In practice, I check the whole system before I blame the sealant itself. A clean valve core, tight valve hardware, and sound rim tape solve more “mystery leaks” than people expect. Once you understand that, troubleshooting becomes much quicker.
A quick troubleshooting routine when the tyre still won’t hold air
- Inflate the tyre and listen for hissing around the valve and bead.
- Spin the wheel, then bounce it lightly so the sealant reaches the whole casing.
- If the valve is suspect, remove the core and clean or replace it.
- If air still disappears at the rim, inspect the tape and retape the wheel if needed.
- If small punctures keep reopening, add a little more sealant rather than a full second dose.
- If the cut is larger than sealant can manage, use a plug or replace the tyre.
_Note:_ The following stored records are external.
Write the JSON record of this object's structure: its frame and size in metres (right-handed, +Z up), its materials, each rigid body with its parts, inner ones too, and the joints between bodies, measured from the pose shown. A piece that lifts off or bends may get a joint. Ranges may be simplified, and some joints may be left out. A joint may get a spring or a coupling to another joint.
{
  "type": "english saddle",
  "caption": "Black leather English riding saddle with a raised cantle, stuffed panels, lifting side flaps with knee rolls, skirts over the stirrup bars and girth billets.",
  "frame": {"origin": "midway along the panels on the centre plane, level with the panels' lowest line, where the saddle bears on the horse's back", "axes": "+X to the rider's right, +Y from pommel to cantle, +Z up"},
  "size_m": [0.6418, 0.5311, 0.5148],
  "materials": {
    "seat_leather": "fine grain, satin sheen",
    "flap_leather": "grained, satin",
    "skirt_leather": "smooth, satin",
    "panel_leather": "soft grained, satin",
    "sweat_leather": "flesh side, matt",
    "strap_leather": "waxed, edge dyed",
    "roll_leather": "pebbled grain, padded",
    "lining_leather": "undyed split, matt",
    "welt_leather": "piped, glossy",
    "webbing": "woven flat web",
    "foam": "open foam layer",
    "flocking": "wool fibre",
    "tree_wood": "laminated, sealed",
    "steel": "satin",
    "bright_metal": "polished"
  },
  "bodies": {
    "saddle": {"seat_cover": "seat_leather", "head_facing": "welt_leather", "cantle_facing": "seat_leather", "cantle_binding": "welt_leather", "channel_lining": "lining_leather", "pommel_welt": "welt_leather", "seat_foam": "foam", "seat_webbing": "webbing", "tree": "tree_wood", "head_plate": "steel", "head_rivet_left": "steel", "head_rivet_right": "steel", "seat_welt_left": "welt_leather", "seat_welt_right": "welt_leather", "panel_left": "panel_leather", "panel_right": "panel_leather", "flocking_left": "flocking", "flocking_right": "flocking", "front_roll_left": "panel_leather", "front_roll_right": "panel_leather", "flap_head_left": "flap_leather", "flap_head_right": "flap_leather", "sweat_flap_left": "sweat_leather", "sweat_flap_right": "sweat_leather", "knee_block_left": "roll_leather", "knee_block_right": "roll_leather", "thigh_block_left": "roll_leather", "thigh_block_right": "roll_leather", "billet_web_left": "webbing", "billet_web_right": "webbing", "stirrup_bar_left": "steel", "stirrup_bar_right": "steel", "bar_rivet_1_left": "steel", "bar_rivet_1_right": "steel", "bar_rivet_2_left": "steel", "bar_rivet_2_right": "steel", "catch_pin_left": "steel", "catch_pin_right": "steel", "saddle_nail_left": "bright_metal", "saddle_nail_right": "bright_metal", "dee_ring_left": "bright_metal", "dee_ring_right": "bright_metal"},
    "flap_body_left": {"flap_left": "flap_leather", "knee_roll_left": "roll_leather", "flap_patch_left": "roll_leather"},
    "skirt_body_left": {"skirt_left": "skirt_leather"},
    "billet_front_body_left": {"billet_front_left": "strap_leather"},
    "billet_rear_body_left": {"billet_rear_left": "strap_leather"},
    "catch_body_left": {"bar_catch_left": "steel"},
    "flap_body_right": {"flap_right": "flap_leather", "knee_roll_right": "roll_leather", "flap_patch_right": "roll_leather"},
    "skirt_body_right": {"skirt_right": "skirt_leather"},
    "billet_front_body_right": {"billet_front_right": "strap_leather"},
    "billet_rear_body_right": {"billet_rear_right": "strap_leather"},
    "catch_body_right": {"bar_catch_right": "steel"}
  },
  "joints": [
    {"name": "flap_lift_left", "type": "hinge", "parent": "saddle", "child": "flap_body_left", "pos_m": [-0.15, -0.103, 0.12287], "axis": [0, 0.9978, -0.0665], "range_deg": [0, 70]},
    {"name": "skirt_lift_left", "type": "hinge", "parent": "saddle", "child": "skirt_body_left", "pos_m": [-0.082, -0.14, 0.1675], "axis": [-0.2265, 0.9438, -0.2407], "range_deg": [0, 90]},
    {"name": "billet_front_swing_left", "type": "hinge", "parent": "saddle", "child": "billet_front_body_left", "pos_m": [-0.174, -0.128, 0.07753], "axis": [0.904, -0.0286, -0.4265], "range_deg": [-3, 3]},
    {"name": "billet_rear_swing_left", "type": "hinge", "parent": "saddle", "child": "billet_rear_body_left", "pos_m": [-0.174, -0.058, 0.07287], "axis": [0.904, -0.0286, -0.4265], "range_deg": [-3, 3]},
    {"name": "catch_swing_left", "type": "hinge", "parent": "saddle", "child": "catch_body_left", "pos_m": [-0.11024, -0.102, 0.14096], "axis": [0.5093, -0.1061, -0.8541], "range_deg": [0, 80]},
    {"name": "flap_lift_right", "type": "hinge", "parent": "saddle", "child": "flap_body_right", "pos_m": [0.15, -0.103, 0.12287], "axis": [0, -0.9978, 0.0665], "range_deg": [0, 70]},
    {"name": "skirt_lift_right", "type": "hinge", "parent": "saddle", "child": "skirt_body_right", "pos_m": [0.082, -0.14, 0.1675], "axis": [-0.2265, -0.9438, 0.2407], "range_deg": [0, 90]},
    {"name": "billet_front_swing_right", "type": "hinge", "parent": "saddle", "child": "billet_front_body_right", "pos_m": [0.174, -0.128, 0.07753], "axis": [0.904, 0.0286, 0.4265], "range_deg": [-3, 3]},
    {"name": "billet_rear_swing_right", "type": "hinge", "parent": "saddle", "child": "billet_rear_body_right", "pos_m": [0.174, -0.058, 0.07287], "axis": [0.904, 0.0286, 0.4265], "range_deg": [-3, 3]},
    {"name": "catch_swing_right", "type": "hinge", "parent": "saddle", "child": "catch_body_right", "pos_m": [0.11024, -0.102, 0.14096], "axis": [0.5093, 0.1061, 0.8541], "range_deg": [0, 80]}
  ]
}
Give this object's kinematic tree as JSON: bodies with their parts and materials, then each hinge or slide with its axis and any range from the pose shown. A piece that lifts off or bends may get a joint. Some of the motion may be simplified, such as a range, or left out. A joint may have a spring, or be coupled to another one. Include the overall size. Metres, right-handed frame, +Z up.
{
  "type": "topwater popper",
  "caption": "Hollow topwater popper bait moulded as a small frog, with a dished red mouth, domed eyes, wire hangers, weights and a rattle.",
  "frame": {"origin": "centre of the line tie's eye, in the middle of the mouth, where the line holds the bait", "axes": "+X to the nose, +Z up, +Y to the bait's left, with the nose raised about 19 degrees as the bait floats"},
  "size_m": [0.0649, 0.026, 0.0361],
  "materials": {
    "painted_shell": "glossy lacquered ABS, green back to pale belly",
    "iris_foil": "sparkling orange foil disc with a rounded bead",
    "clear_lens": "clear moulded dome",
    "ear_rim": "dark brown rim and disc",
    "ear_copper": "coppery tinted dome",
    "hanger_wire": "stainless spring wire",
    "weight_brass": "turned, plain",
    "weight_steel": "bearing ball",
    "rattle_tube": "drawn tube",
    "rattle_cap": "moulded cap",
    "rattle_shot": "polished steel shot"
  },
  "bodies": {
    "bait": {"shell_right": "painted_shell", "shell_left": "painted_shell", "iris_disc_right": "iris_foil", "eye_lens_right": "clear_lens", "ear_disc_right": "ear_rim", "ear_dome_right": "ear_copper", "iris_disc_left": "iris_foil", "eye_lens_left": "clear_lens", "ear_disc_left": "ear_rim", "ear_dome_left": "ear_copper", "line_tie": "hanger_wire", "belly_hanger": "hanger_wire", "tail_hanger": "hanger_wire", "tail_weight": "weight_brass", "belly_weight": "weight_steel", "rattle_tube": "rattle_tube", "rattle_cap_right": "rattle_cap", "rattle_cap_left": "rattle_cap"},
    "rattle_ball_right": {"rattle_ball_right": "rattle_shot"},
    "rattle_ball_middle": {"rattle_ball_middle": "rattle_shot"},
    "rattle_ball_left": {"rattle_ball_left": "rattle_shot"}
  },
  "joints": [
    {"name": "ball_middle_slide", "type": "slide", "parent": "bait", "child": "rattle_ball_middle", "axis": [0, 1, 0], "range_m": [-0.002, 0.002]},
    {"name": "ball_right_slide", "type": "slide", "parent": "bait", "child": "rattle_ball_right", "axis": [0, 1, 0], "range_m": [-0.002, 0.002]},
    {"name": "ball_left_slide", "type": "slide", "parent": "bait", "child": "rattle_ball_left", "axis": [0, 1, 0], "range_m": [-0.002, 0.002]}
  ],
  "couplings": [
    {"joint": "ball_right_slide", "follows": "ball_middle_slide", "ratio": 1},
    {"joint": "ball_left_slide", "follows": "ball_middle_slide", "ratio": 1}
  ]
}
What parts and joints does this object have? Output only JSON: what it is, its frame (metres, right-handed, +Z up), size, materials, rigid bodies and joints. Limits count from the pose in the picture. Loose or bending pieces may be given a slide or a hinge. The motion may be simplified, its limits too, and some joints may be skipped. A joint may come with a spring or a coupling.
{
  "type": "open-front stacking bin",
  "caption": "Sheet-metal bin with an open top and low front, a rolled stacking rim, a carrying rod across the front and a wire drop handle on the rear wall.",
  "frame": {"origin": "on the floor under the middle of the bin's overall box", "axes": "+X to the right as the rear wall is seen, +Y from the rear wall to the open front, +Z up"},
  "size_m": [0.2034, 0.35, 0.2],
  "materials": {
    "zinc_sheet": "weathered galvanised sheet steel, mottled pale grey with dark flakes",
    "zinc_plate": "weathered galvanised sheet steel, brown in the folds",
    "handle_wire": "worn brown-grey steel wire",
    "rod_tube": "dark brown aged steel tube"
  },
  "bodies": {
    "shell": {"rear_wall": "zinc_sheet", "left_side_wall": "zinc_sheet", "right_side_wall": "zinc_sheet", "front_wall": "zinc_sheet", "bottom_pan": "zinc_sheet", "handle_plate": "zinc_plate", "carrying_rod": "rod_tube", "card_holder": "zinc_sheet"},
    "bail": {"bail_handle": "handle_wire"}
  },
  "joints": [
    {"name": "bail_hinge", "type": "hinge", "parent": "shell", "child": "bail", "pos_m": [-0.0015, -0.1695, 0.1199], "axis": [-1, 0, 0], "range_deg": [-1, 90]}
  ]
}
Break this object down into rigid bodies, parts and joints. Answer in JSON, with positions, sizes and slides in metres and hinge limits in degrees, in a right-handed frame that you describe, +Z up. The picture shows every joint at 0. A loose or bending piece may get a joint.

A little wetness on the sidewall after a fresh setup is not always a failure. Porous casings can weep slightly before the sealant finishes coating the fibres, and that often settles after a ride or two. What I do not ignore is a bead that never fully seated or air escaping from the valve area, because those are setup problems, not sealant problems. Once the wheel behaves properly, the real win is keeping it that way with a simple maintenance habit.
The maintenance habit that keeps the setup reliable
My own routine is boring, and that is exactly why it works. I note the date of the last top-up, carry a small valve core tool on longer rides, and check the tyre before bigger trail days or races. If the bike has spent time in hot storage, or if I have been riding in dry, dusty conditions, I inspect the sealant sooner rather than later.
- Keep a small sealant pouch in the ride pack for long days away from home.
- Wipe dried residue from the valve before it turns into a clog.
- Check pressure and sealant before remote rides, not after the first puncture.
- Revisit the sealant sooner if the bike has been unused through a long stretch of bad weather.
Once that rhythm is in place, tubeless stops feeling fussy and starts doing what it should do: seal quickly, hold air, and keep you riding instead of stopping to fix flats.